Which is useless IMO.

> In the end, you will probably do what you're suggesting, and I will probably 
end
> up using `set-frame-font' instead of `modify-frame-parameters' to continue to
> get the effect I want.  (For Emacs 20 & 21 there was no KEEP-SIZE parameter, 
so
> I'll need to use `modify-frame-parameters' for those cases.)

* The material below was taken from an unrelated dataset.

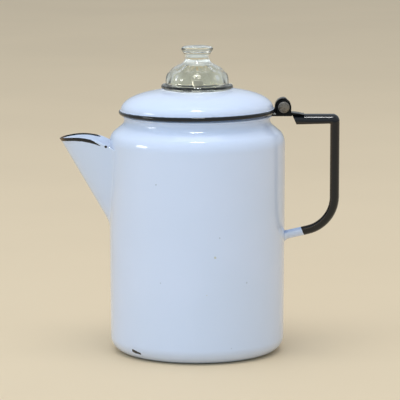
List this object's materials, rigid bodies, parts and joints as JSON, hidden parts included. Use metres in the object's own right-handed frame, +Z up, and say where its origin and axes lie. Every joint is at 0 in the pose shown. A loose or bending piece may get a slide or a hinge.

I now think we need a more intelligent function than `set-frame-font'
much like the one I sketched above.

> For example, when zooming a frame (which for me, again, means shrinking both 
its
> content and its size), if it contains images then I would want to be able to
> shrink the images as well (modulo losing resolution, of course), in such a way
> that what appears in the frame remains essentially the same (unlike the case 
of
> a web browser, for example).

A user must be able to choose between text-based zooming and
text+image-based zooming.  But I have no idea how image positions
correlate to text positions so I don't know how zooming affects the
relative positions of text mixed with images.

>> Are you sure?  What if toolbars have accompanying text?
>
> I meant the toolbar images.

Some toolbars can have accompanying text and that text is AFAICT subject
to frame font changes.

>>  > Changing the frame `font' size zooms only the text.
>>
>> Not here.
>
> For me, on MS Windows, changing option `tool-bar-style' to include text has no
> effect: I never see any text, just images.  And the doc string says this:
>
>   This variable only affects the GTK+ toolkit version of Emacs.

So the font changing code has to handle that.

> OK.  But my concern is that we not lose something that users have today.  Wrt
> font zooming also zooming frame size, I guess we won't lose, since we can use
> `set-frame-font' with nil `KEEP-SIZE'.

Which as you said should be probably fixed.  But I still find it better
to rewrite such a function from scratch.